◆ DATA
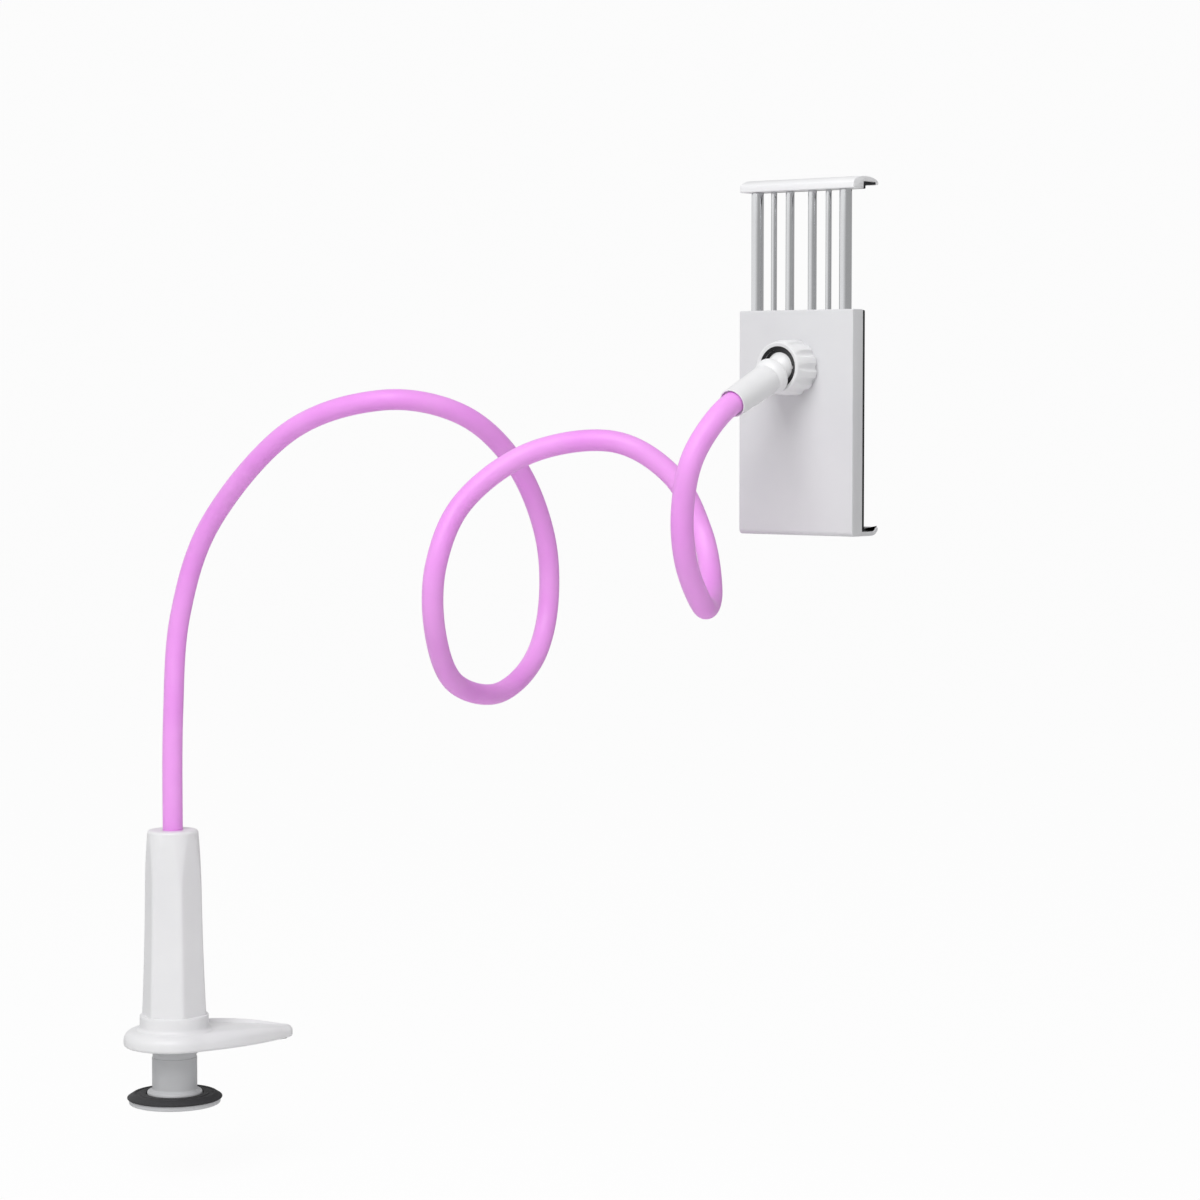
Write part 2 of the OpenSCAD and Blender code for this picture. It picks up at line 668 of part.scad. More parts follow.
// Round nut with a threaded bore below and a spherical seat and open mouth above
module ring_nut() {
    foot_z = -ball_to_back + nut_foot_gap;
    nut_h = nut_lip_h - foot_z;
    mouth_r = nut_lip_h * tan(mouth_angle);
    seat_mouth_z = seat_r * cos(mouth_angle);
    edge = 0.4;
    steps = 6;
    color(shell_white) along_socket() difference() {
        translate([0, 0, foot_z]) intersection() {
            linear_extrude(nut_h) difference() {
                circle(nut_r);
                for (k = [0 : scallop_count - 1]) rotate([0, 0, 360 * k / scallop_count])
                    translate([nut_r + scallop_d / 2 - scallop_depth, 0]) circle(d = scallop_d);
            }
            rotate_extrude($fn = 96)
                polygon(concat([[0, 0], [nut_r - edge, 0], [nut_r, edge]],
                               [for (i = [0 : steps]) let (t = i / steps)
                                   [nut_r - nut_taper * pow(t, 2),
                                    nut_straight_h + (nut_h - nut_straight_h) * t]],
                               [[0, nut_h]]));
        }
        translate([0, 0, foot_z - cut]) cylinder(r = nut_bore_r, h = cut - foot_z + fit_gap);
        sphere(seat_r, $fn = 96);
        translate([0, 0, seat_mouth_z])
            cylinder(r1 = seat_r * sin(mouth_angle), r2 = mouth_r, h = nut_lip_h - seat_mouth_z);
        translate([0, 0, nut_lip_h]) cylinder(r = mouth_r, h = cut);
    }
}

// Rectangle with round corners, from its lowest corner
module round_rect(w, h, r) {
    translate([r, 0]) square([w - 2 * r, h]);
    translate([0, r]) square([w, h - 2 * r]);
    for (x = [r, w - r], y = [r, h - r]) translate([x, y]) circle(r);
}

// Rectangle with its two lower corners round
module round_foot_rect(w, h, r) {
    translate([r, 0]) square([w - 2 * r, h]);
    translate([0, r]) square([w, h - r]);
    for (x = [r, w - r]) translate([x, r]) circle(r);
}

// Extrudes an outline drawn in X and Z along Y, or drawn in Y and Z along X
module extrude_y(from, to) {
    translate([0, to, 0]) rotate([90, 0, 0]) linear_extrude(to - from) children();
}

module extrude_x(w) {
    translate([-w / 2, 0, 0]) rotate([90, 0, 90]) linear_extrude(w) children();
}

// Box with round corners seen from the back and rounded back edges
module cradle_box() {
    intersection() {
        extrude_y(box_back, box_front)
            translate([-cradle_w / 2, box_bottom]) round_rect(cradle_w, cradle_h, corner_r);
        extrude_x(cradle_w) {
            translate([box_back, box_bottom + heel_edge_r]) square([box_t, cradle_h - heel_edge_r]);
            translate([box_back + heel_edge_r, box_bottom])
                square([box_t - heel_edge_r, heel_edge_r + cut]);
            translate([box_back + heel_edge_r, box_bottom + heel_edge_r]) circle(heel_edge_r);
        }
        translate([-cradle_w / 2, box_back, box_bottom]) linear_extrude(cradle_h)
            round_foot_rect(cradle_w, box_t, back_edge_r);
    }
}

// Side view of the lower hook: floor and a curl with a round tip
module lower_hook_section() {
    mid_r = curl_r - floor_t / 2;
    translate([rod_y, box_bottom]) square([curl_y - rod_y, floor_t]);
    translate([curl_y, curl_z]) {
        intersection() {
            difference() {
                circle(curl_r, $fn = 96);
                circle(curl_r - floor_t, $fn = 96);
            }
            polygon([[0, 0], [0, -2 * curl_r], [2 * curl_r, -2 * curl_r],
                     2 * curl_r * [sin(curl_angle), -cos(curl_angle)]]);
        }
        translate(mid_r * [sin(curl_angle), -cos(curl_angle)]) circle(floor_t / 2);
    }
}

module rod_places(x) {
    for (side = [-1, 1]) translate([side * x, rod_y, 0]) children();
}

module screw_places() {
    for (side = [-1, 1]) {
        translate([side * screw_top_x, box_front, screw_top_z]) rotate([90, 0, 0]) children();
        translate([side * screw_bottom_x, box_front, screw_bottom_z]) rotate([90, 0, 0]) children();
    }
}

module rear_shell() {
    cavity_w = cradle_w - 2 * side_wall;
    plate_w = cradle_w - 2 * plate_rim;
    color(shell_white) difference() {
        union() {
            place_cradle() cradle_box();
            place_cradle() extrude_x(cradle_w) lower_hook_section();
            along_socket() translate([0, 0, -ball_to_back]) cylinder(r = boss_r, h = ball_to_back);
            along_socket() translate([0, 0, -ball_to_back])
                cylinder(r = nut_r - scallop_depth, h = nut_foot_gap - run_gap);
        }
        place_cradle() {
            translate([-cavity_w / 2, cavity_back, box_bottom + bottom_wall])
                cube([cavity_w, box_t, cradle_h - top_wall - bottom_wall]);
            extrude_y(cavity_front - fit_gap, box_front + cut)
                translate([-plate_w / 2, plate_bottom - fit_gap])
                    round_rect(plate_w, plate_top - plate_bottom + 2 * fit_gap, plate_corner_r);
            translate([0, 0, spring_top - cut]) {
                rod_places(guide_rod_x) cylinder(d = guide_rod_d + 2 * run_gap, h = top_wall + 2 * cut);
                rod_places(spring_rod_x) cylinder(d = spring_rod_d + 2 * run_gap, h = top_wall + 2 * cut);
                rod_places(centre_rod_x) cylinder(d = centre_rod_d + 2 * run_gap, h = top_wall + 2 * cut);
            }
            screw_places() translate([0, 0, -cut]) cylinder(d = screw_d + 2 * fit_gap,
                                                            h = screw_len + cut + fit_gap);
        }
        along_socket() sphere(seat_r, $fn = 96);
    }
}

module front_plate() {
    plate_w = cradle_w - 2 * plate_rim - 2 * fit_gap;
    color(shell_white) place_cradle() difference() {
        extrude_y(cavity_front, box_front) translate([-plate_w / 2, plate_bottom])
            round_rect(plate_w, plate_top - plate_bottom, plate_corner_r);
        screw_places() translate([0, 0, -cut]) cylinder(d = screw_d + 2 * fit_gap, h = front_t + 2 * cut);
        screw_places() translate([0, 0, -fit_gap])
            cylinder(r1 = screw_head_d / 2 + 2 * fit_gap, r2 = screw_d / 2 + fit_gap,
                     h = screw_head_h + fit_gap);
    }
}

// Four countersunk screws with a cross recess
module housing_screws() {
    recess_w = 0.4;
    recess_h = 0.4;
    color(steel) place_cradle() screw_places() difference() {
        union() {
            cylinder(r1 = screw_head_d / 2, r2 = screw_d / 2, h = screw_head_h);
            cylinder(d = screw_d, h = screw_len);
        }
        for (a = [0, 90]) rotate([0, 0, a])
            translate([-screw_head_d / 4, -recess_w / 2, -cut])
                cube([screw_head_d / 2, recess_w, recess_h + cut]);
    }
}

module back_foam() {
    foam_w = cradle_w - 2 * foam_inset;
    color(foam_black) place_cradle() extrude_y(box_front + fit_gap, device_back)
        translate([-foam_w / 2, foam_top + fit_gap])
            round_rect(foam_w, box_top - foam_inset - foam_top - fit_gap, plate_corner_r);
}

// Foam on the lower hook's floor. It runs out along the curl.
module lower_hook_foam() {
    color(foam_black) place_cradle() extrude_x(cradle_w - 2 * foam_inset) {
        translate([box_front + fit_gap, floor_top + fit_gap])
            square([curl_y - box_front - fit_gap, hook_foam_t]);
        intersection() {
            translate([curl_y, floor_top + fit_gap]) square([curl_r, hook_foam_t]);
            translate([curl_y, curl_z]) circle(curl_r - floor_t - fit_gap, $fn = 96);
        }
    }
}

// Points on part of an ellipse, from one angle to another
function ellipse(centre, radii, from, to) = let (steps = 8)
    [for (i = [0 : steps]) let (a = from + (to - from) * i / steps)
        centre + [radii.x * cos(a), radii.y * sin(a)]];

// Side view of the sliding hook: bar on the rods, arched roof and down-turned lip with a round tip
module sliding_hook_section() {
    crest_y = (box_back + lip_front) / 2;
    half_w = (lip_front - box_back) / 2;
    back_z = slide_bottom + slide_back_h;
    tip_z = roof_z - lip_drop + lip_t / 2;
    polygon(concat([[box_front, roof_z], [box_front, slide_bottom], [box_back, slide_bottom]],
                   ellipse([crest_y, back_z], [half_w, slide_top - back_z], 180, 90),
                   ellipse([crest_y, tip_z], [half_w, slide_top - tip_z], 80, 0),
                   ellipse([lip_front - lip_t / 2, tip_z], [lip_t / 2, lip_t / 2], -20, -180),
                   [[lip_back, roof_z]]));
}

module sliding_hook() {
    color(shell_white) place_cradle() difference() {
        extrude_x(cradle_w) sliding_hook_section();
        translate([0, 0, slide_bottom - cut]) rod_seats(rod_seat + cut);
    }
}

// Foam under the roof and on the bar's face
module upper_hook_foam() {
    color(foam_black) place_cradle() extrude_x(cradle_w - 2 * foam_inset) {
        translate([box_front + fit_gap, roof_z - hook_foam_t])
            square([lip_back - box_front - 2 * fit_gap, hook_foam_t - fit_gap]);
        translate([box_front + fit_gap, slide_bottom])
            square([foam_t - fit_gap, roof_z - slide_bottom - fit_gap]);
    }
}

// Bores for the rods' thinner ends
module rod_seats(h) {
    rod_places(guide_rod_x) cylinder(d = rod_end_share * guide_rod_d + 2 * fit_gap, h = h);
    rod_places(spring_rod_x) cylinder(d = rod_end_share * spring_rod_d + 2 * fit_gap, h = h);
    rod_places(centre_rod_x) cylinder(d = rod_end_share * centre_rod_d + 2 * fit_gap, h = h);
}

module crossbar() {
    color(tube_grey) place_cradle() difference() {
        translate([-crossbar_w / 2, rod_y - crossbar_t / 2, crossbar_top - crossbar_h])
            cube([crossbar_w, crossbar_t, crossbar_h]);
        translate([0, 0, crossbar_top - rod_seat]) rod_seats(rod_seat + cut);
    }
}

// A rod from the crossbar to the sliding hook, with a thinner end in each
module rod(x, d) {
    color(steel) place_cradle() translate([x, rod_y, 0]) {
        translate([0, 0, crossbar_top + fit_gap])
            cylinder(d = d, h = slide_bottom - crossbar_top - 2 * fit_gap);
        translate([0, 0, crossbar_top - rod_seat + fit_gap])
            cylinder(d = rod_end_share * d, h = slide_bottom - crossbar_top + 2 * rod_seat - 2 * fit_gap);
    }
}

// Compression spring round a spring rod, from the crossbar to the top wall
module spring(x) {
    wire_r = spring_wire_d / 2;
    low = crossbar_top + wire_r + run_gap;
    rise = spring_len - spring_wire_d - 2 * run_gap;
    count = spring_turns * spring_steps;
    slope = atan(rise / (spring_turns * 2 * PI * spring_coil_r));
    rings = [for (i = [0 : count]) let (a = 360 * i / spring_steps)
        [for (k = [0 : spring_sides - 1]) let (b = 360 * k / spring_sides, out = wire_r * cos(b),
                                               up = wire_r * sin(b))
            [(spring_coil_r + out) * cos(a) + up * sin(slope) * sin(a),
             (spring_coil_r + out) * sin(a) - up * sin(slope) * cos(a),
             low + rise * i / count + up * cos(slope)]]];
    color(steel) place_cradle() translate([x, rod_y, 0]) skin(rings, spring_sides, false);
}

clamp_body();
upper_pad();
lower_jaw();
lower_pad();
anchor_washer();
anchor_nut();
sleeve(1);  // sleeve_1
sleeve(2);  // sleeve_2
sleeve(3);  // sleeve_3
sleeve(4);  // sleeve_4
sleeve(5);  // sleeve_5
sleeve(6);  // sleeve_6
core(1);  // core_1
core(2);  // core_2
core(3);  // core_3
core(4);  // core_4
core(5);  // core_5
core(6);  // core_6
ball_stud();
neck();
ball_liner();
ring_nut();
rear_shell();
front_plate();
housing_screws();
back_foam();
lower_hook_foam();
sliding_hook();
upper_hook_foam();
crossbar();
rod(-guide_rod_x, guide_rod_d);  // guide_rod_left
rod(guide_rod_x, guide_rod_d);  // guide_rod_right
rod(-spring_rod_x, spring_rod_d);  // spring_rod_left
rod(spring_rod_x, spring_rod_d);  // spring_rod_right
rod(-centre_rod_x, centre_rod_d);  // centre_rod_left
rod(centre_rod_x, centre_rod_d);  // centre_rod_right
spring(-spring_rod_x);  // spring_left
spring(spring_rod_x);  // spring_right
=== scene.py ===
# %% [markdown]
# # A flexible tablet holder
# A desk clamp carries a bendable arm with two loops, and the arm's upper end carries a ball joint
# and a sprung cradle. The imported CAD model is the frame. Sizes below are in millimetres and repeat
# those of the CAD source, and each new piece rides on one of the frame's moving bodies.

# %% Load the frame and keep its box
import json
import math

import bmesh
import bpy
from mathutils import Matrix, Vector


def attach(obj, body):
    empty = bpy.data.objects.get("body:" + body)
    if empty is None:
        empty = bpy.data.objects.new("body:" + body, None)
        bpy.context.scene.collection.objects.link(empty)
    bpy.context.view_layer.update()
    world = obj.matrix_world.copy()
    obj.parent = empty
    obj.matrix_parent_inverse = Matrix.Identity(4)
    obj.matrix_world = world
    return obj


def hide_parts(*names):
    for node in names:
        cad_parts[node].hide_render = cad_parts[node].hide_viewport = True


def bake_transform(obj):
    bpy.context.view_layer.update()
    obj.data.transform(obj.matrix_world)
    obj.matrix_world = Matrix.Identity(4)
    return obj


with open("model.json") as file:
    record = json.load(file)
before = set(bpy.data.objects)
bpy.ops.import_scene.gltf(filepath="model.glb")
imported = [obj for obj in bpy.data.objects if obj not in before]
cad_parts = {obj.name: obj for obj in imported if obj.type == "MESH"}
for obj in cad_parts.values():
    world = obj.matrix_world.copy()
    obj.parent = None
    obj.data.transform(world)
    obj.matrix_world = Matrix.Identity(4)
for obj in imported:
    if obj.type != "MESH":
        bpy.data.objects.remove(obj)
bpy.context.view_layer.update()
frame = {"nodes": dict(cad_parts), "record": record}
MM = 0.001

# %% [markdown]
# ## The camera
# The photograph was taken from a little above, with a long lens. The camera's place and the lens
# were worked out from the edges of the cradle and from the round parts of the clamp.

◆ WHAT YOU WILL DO
Retype precisely, and only, the span of lines that opens at the line containing "front_plate();" and closes at the line containing "# those of the", both inclusive.

◆ THE ANSWER
front_plate();
housing_screws();
back_foam();
lower_hook_foam();
sliding_hook();
upper_hook_foam();
crossbar();
rod(-guide_rod_x, guide_rod_d);  // guide_rod_left
rod(guide_rod_x, guide_rod_d);  // guide_rod_right
rod(-spring_rod_x, spring_rod_d);  // spring_rod_left
rod(spring_rod_x, spring_rod_d);  // spring_rod_right
rod(-centre_rod_x, centre_rod_d);  // centre_rod_left
rod(centre_rod_x, centre_rod_d);  // centre_rod_right
spring(-spring_rod_x);  // spring_left
spring(spring_rod_x);  // spring_right
=== scene.py ===
# %% [markdown]
# # A flexible tablet holder
# A desk clamp carries a bendable arm with two loops, and the arm's upper end carries a ball joint
# and a sprung cradle. The imported CAD model is the frame. Sizes below are in millimetres and repeat
# those of the CAD source, and each new piece rides on one of the frame's moving bodies.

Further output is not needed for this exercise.